Subsequently, he will ship his bike to America, touring the region before moving to Australia, East Timor and Borneo Island to get back to Kuching.
He said he couldn’t estimate his destination arrival times as some areas were isolated and hard to reach on bike, not forgetting border control issues.
“Moving from country to country, there are different requirements for bringing in a bike. Some need extra permission and documents which can delay up to days.”
At each stop, he will meet the local Ministry of Education, which will link him to local schools or learning associations for talks on dyslexia. He will also inform them of the programmes available in Sarawak.
Yong said the response was good and some of the places he visited were even thinking of sending their teachers to the association in Kuching for training.
During his globe-biking, he discovered many places, especially third world countries, were unaware of dyslexia.
He felt his ‘Ride for Dyslexia’ had been effective in raising awareness and the people he met were keeping in touch with him.

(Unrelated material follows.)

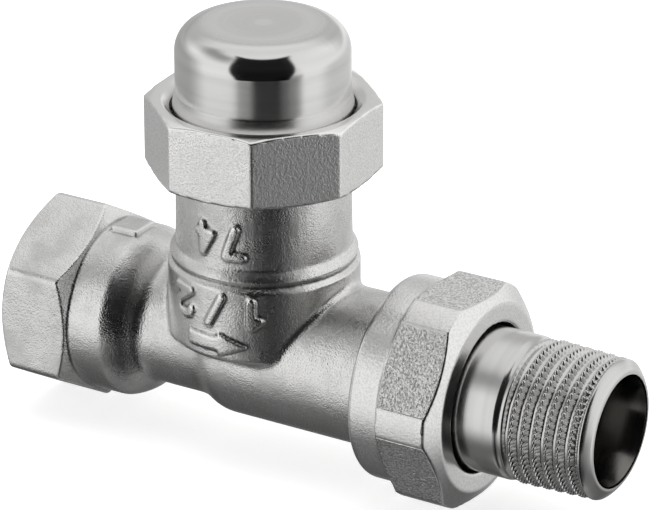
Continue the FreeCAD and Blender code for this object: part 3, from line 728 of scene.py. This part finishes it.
class Sky(Graph):
    """The world's graph, with the x, y and z of the direction that is looked in."""

    def __init__(self, tree):
        super().__init__(tree)
        self.nodes.clear()
        self.x, self.y, self.z = self.split(self.add("ShaderNodeTexCoord").outputs["Generated"])
        self.flat = self.math("MAXIMUM", self.length(self.x, self.y), NEARLY_UPRIGHT)

    def along(self, flat_x, flat_y):
        """How far the direction goes along a level direction."""
        return self.plus(self.times(self.x, flat_x), self.times(self.y, flat_y))

    def toward(self, azimuth):
        """Cosine of the angle between the direction and an azimuth, seen from above."""
        angle = math.radians(azimuth)
        return self.math("DIVIDE", self.along(math.cos(angle), math.sin(angle)), self.flat)

    def sector(self, middle, inner, outer):
        """1 within inner degrees of an azimuth, 0 beyond outer degrees."""
        return self.ramp(self.toward(middle), math.cos(math.radians(outer)), math.cos(math.radians(inner)))

    def patch_edge(self):
        """1 between two sides that curve in towards top and bottom, 0 beyond them."""
        aside = self.math("ABSOLUTE", self.along(*ACROSS))
        bend = self.math("MULTIPLY_ADD", self.z, -0.53, 0.2)
        half_width = self.math("MULTIPLY_ADD", self.z, bend, 0.667)
        return self.ramp(self.math("SUBTRACT", half_width, aside), 0.0, 0.05)


def studio():
    """Even light that falls off downwards, with a little from straight below, and darker parts that
    the metal mirrors."""
    world = bpy.data.worlds.new("studio")
    bpy.context.scene.world = world
    world.use_nodes = True
    sky = Sky(world.node_tree)
    z = sky.z
    # How much darker each part is, and the masks that bound it. The fifth runs down from the patch
    # before the camera, which is the sixth.
    darker_parts = (
        (0.05, sky.sector(-122.0, 18.0, 40.0), sky.below(z, -0.3, -0.05)),
        (0.26, sky.sector(66.0, 20.0, 50.0), sky.below(z, -0.2, 0.1)),
        (0.42, sky.sector(-54.0, 24.0, 50.0), sky.below(z, 0.1, 0.5)),
        (0.6, sky.sector(-24.0, 8.0, 22.0), sky.below(z, -0.3, 0.0)),
        (0.88, sky.sector(-54.0, 12.0, 24.0), sky.below(z, -0.36, -0.30)),
        (0.985, sky.patch_edge(), sky.ramp(sky.toward(CAMERA_AZIMUTH), 0.2, 0.3),
         sky.ramp(z, -0.38, -0.33), sky.below(z, 0.90, 0.94)),
        (0.55, sky.sector(165.0, 20.0, 60.0), sky.below(z, 0.0, 0.4)),
        (0.6, sky.sector(-145.0, 10.0, 50.0), sky.ramp(z, 0.40, 0.74), sky.below(z, 0.78, 0.92)),
        (0.4, sky.sector(122.0, 30.0, 70.0), sky.ramp(z, 0.05, 0.25), sky.below(z, 0.5, 0.85)),
        (0.1, sky.ramp(z, 0.5, 0.95)),
    )
    level = sky.plus(sky.ramp(z, -0.76, -0.30, 0.18, 1.0), sky.ramp(z, -0.96, -0.82, 0.16, 0.0))
    for share, *masks in darker_parts:
        mask = reduce(sky.times, masks)
        level = sky.times(level, sky.math("SUBTRACT", 1.0, sky.times(mask, share)))
    level = sky.blend(sky.add("ShaderNodeLightPath").outputs["Is Camera Ray"], level, SEEN_BACKDROP)
    background = sky.add("ShaderNodeBackground", None, Color=WHITE, Strength=level)
    sky.add("ShaderNodeOutputWorld", None, Surface=background.outputs[0])


studio()
bpy.context.scene.view_settings.view_transform = "Standard"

“I decided to use the ride to create awareness because I wanted to do something different. People are used to the usual fund-raising charity sales, dinners and selling dinner tickets. I want more people to understand what dyslexia is and how they can help.
“Plus, I love travelling – so it all works out. I can also help promote and put Sarawak on the world map,” he said.
On the experience of riding alone, especially the fears and the challenges, he said, “Many people are asking whether I’m afraid of being robbed and things like that. So far, the locals I’ve met are friendly and welcoming. Some have offered me a place to stay and even food which help keep my costs down.”
When he was in Nepal at the end of July, he went to the Tibetan refugee camp and stayed there for three days and two nights.
“The people were kind to let me stay in their homes for free and even gave me food to eat,” he recalled.
He also learned about the cultures, traditions and customs of the locals and shared with them what Sarawak had to offer.
“I brought along the Sarawak flag and they were curious about what flag it was. Many of them have never heard of Sarawak before. It was an eye-opening experience.”
On identifying dyslexic children, he said if they had problems stringing letters into words, were able to read but forget after 10 minutes and mix up vowels when they reached seven or eight years old, then their parents should bring them for assessment.
“Once confirmed with dyslexia, they will attend a three-month intervention. After that, they should be able to read and return to their regular schools.”
According to Yong, one of the interesting exercises for dyslexics is rope skipping as kids with the affliction cannot co-ordinate well and are unable to jump on time when the rope hits the floor.
To him though, the biggest challenge is still getting parents to accept their children are dyslexic and let them get help.
“The brains of dyslexic people are wired differently – they are mostly gifted artistically or in sports. It’s not an illness but something we are born with. We just think in a different way.”
Yong said many famous people like Disney founder Walt Disney, actors Tom Cruise and Kiera Knightley, Singapore founding prime minister Lee Kuan Yew, and Malaysian artist Vince Low were dyslexic but could still contribute well to society.
He expressed the hope that more people would get to know about dyslexia and that it could be overcome.